Joy in the Sorrow

A new blog.

A new name.

Same crazy old me.

Somewhere along the way I’ve discovered that writing helps me to process my life. And, apparently John discovered that about me before I discovered it about me. And, because of that, he’s really been encouraging me to sit down and write more. He promised to watch kids and stuff while I go to write. Joke’s on him, I hate writing, but now I have a committed babysitter.

Kidding.

But, well, here I am on a new blog. And, the funny thing? I don’t care if even one person reads it. That might be a half-truth. I’d probably care a little. But, my true point is that I really am committing to write more for me and our family. I’ve tried a journal before and it wasn’t my jam. Typing? My jam.

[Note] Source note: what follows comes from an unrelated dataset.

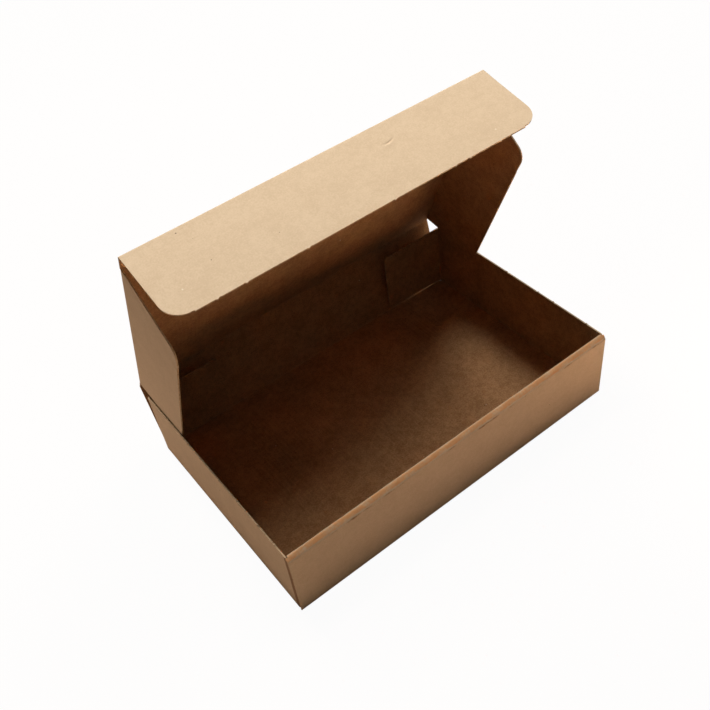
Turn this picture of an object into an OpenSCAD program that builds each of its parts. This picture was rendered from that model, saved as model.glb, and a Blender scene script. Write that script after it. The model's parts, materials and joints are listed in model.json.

I want to write so that maybe one day my Littles can look back on the stuff I wrote to see what God was teaching me through our family. Their brother, Warner, really rocked my world. Our world. And, in the best way possible. His short life on earth really changed everything for me.

One of the greatest things that has me in awe is that joy and sorrow intertwine in a beautiful way that only God could accomplish. Joy and sorrow are weaved together. Grief can be breathtakingly beautiful when put in His hands. Beauty from the ashes. It’s what He does. Life is full of joy and sorrow. And, this is our family’s story.